DATA PROVIDED ▸
==============================
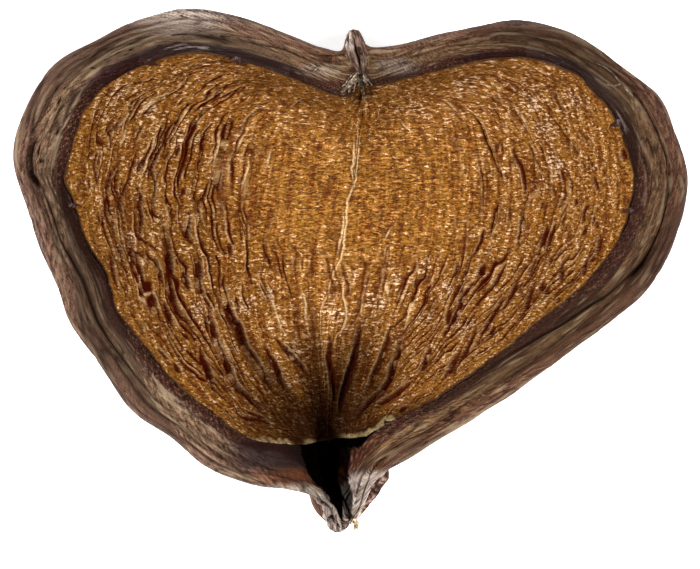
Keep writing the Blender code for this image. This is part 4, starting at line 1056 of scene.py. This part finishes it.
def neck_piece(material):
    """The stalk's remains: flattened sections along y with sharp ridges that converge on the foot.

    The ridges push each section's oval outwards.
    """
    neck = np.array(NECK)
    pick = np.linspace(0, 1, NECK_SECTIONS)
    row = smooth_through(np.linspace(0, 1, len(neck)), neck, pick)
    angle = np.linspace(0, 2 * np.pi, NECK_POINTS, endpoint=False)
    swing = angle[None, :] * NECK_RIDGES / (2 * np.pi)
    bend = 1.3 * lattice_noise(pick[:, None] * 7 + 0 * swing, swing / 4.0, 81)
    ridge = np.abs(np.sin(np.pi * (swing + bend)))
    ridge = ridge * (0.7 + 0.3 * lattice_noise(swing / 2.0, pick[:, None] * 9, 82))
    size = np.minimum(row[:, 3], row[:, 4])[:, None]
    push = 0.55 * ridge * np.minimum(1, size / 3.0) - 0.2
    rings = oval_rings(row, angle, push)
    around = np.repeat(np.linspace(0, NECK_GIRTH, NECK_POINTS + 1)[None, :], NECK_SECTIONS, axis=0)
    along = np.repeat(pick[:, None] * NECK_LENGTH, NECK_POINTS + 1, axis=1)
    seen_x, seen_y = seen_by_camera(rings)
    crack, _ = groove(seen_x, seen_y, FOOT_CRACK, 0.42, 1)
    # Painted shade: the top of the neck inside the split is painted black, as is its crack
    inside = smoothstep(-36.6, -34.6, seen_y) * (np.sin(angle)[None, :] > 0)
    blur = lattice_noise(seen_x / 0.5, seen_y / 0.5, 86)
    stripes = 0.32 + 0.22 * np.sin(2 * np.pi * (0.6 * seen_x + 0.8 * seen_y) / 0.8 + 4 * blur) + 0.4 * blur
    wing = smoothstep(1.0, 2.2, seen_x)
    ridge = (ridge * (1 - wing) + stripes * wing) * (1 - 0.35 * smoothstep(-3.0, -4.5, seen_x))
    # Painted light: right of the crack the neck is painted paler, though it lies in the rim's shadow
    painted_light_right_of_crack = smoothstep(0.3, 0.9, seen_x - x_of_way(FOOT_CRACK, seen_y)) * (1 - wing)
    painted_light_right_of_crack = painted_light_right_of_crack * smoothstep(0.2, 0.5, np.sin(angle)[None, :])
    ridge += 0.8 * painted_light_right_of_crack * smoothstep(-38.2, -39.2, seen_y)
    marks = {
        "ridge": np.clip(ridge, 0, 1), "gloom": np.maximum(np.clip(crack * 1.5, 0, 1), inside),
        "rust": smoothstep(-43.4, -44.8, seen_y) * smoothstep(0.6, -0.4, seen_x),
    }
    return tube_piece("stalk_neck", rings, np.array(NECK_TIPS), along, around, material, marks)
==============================
EXERCISE BRIEF ▸ The lines from the top of the data above down to the line containing "on the foot." are to be copied exactly; no other line should appear.

WRITTEN ANSWER ▸
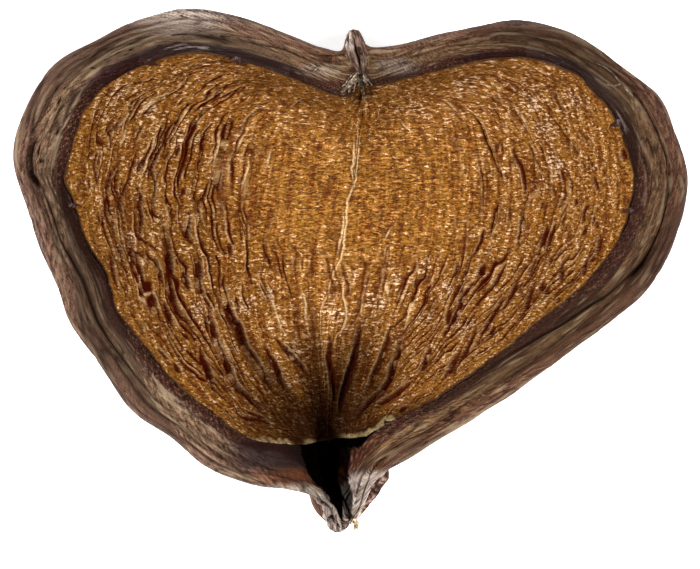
Keep writing the Blender code for this image. This is part 4, starting at line 1056 of scene.py. This part finishes it.
def neck_piece(material):
    """The stalk's remains: flattened sections along y with sharp ridges that converge on the foot.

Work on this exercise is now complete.